Options WithName(StringPiece name) const;
Options WithDevice(StringPiece device) const;
Options WithControlInput(Node* control_input) const;
Options WithControlInputs(gtl::ArraySlice<Node*> control_inputs) const;
// Given the Op type name, return a name for a node of that type.
// Uses the value set in WithName() if that has been called. Otherwise,
// returns a name built out of the Op type name.
string GetNameForOp(StringPiece op) const;
// Sets the device, adds control inputs, adds attrs, and calls Finalize().
// If Finalize returns an error, it is saved and this function returns
// nullptr.
Node* FinalizeBuilder(NodeBuilder* builder) const;
// Updates the associated status, if any, or calls TF_CHECK_OK if none.
void UpdateStatus(const Status& status) const;
// Accessor
const OpRegistryInterface* op_registry() const {
return graph_->op_registry();
}
private:
Options WithNameImpl(StringPiece name);
Options WithDeviceImpl(StringPiece device);
Options WithControlInputImpl(Node* control_input);
Options WithControlInputsImpl(gtl::ArraySlice<Node*> control_inputs);
template <class T>
Options WithAttrImpl(StringPiece name, T&& value) {
attrs_.emplace_back(std::string(name), AttrValue());
SetAttrValue(std::forward<T>(value), &attrs_.back().second);
return *this;
}
Graph* const graph_;
Status* const status_;
string name_;
string device_;
std::vector<Node*> control_inputs_;
std::vector<std::pair<string, AttrValue>> attrs_;
};
};
我们下面分开讲述GraphDefBuilder内部的主要成员变量及函数。可以看得到几乎每个函数都有一个为Options的参数。

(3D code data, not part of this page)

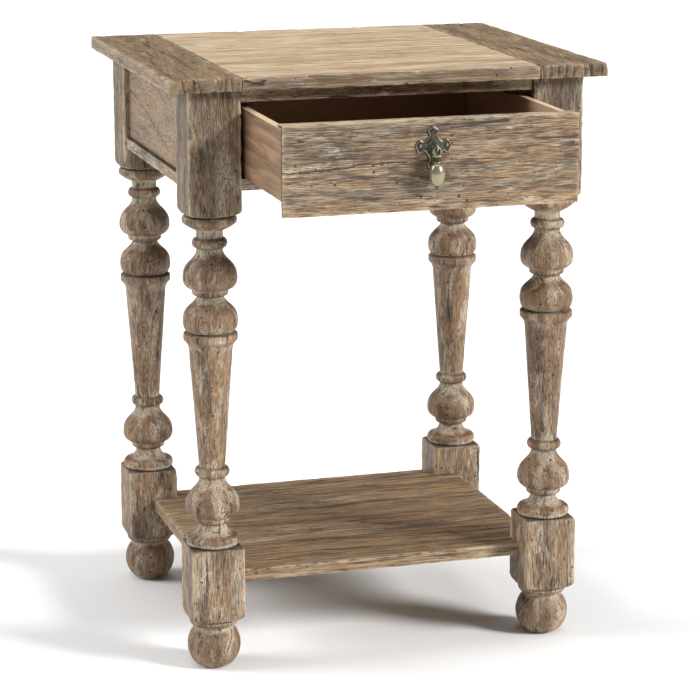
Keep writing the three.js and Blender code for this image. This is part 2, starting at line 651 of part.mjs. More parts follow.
// The front is rebated at its ends for the sides and along its foot for the rail.
let drawerFront = boxSolid(box(-drawerHalf, drawerHalf, drawerFace, drawerLipBack,
  drawerLow - DRAWER_LIP_DROP, drawerFrontTop))
  .add(boxSolid(box(-boxInner + GAP, boxInner - GAP, drawerFace, drawerFrontBack, drawerLow, drawerFrontTop)))
  .add(boxSolid(box(-drawerHalf, drawerHalf, drawerFace, drawerFrontBack, drawerSideTop + GAP,
    drawerFrontTop)))
  .subtract(roomFor(bottomSpace))
  .subtract(roomFor(stapleHole));
let pullPlate = plate.subtract(roomFor(stapleHole));
for (const hole of pinHoles) {
  drawerFront = drawerFront.subtract(hole);
  pullPlate = pullPlate.subtract(hole);
}
place('drawer_front', drawerFront, weatheredWood, drawerGroup);
place('drawer_bottom', boxSolid(bottomSpace), hiddenWood, drawerGroup);
place('drawer_back', boxSolid(box(-boxInner + GAP, boxInner - GAP,
  drawerBackEnd - DRAWER_BOX_THICKNESS, drawerBackEnd,
  drawerBottomHigh + GAP, drawerSideTop - DRAWER_BACK_BELOW)), drawerWood, drawerGroup);
for (const [hand, side] of [['left', -1], ['right', 1]]) {
  const plank = boxSolid(sideBox(side, boxInner, drawerHalf,
    drawerLipBack + GAP, drawerBackEnd, drawerLow, drawerSideTop));
  place(`drawer_side_${hand}`, plank.subtract(roomFor(bottomSpace)), drawerWood, drawerGroup);
  place(`pull_pin_${hand}`, pinShape(0), brass, drawerGroup, [side * pinX, pinSeat, plateHeight]);
}
place('pull_plate', pullPlate, brass, drawerGroup);
place('pull_staple', stapleShape(), brass, drawerGroup);
place('pull_drop', dropShape(), brass, drawerGroup,
  [0, drawerFace - PULL_STANDOFF, pivotHeight]);

export default group;
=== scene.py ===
"""A side table with one drawer, in weathered and limed wood with an antique brass drop pull."""
import math

import bpy
import numpy as np
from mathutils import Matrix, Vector


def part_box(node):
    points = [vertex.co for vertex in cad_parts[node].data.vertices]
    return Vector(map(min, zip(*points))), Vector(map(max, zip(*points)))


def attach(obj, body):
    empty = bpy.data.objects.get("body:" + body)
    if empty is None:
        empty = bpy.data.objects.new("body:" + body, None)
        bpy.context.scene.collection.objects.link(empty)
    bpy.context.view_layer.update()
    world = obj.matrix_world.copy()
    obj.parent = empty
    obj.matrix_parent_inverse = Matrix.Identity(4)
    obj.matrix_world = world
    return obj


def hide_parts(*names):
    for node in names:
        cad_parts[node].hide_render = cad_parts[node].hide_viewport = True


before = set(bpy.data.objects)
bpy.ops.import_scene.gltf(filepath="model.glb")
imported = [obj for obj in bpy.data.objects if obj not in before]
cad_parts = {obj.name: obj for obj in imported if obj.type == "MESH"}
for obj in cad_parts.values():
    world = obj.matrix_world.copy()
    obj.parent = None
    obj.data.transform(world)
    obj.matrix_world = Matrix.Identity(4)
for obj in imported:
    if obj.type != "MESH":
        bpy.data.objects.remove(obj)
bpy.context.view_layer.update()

# ---- Legs ----
# Each leg is turned from one square of solid wood, with the post and the shelf block left
# square. The wood is weathered grey brown, rubbed with lime wax that stays in the hollows,
# and worn pale along its arrises.

MM = 0.001
LEG_HALF = 31.5
BLOCK_LOW, BLOCK_HIGH = 61, 151
POST_LOW = 549
# radii of the turned stretches
BELLY, NECK, BEAD, LIP, SEAT, COLUMN_HEAD = 32, 15.8, 20.6, 21.5, 28, 25.5
# heights along them
BULB_HEIGHT, BULB_BELLY, BULB_LIP = 53.5, 25, 7
SEATED_BULB_HEIGHT, SEATED_BULB_BELLY = 43, 18
BEAD_HEIGHT, BEAD_SPACE = 11.5, 3
LOWER_CUP, UPPER_CUP, UPPER_NECK, CUP_RIM, COLLAR, COLLAR_RIM = 27, 21, 7.5, 9.5, 25.5, 9
FOOT_LOW, FOOT_CENTRE, FOOT_HIGH, FOOT_COLLAR, FOOT_STEP = 2.8, 27, 50, 29.3, 1.2
FOOT_COLLAR_LOW = FOOT_HIGH + 2
LEG_STEP = 1.3
SOFT_END = 3.2


def uneven(points, size, seed):
    """A smooth field of about -1 to 1 over the points, with swells about size apart."""
    draw = np.random.default_rng(seed)
    total = np.zeros(len(points))
    waves = 10
    for _ in range(waves):
        way = draw.normal(size=3)
        way *= math.tau * draw.uniform(0.6, 1.5) / np.linalg.norm(way) / np.asarray(size)
        total += np.sin(points @ way + draw.uniform(0, math.tau))
    return total * math.sqrt(2 / waves) / 2


class Outline:
    """Half of a turning's outline as a list of (radius, height), drawn upwards in short steps."""

    def __init__(self, radius, height, step=LEG_STEP):
        self.points = [(radius, height)]
        self.step = step

    def to(self, radius, height):
        start = np.array(self.points[-1], float)
        end = np.array((radius, height), float)
        steps = max(1, round(np.linalg.norm(end - start) / self.step))
        for i in range(1, steps + 1):
            self.points.append(tuple(start + (end - start) * i / steps))

    def curve(self, first, second, end):
        a, b, c, d = (np.array(p, float) for p in (self.points[-1], first, second, end))
        length = np.linalg.norm(b - a) + np.linalg.norm(c - b) + np.linalg.norm(d - c)
        steps = max(3, round(length / self.step))
        for i in range(1, steps + 1):
            t = i / steps
            s = 1 - t
            self.points.append(tuple(a * s**3 + b * 3 * s * s * t + c * 3 * s * t * t + d * t**3))

    def bead(self, low):
        high = low + BEAD_HEIGHT
        self.to(NECK, low)
        self.curve((BEAD + 2, low), (BEAD + 2, high), (NECK, high))

    def shoulder(self, belly, high):
        half = (high - belly) / 2
        self.curve((BELLY - 1, belly + half), (NECK + 1, belly + 1.25 * half), (NECK, high))

    def bulb(self, low):
        lip = low + BULB_LIP
        belly = low + BULB_BELLY
        self.to(NECK, low)
        self.curve((LIP, low), (LIP, low + BULB_LIP / 3), (LIP, lip))
        self.curve((BELLY, lip + BULB_LIP / 2), (BELLY + 1, belly - BULB_LIP), (BELLY, belly))
        self.shoulder(belly, low + BULB_HEIGHT)


def square_rings(low, high, soft_top):
    """Rings of a square stretch as (limit radius, height, half width), with its worn ends."""
    corner = LEG_HALF * math.sqrt(2) + 1
    rings = []
    for t in np.linspace(0, 1, 8):
        s = 1 - t
        limit = (LEG_HALF - 1) * s * s + (corner - 3) * 2 * s * t + corner * t * t
        height = low * s * s + (low + 1) * 2 * s * t + (low + 9) * t * t
        rings.append((limit, height, LEG_HALF - 1.2 * s**3))
    straight_end = high - (SOFT_END if soft_top else 0)
    for height in np.arange(low + 12, straight_end, 3.0):
        rings.append((corner, height, LEG_HALF))
    rings.append((corner, straight_end, LEG_HALF))
    if soft_top:
        for t in np.linspace(0.15, 1, 6):
            turn = t * math.pi / 2
            inward = SOFT_END * (1 - math.cos(turn))
            height = straight_end + SOFT_END * math.sin(turn)
            rings.append((corner - 1.5 * inward, height, LEG_HALF - inward))
    return rings


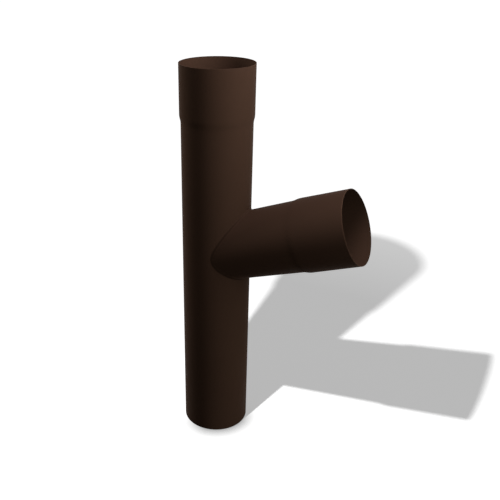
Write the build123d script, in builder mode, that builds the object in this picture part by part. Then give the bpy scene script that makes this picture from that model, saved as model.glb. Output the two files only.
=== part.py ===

// Start building a new graph.
explicit GraphDefBuilder(
const OpRegistryInterface* op_registry = OpRegistry::Global())
: graph_(op_registry), opts_(&graph_, &status_) {}
// Gets the Options with the associated Graph and Status.
const Options& opts() const { return opts_; }
// Once all the nodes have been added, call this to get whether it was
// successful, and if so fill *graph_def.
Status ToGraphDef(GraphDef* graph_def) const;
// Adds the function and gradient definitions in `fdef_lib` to this graph's op
// registry. Ignores duplicate functions, and returns a bad status if an
// imported function differs from an existing function or op with the same
// name.
Status AddFunctionLibrary(const FunctionDefLibrary& fdef_lib) {
return graph_.AddFunctionLibrary(fdef_lib);
}
// Returns whether a user-defined function with `name` already exists in the
// graph.
bool HasFunction(const string& name) {
return graph_.flib_def().Find(name) != nullptr;
}
private:
Graph graph_;
Status status_;
Options opts_;
};
以下为Options中FinalizeBuilder的实现,我们会发现基本Graph之上的每个Node都是由NodeBuilder来构建的(它会参考使用Graph_提供给它的OpLibraries)。最终可以使用NodeBuilder的Finalize函数来将生成的接点插入到Graph当中。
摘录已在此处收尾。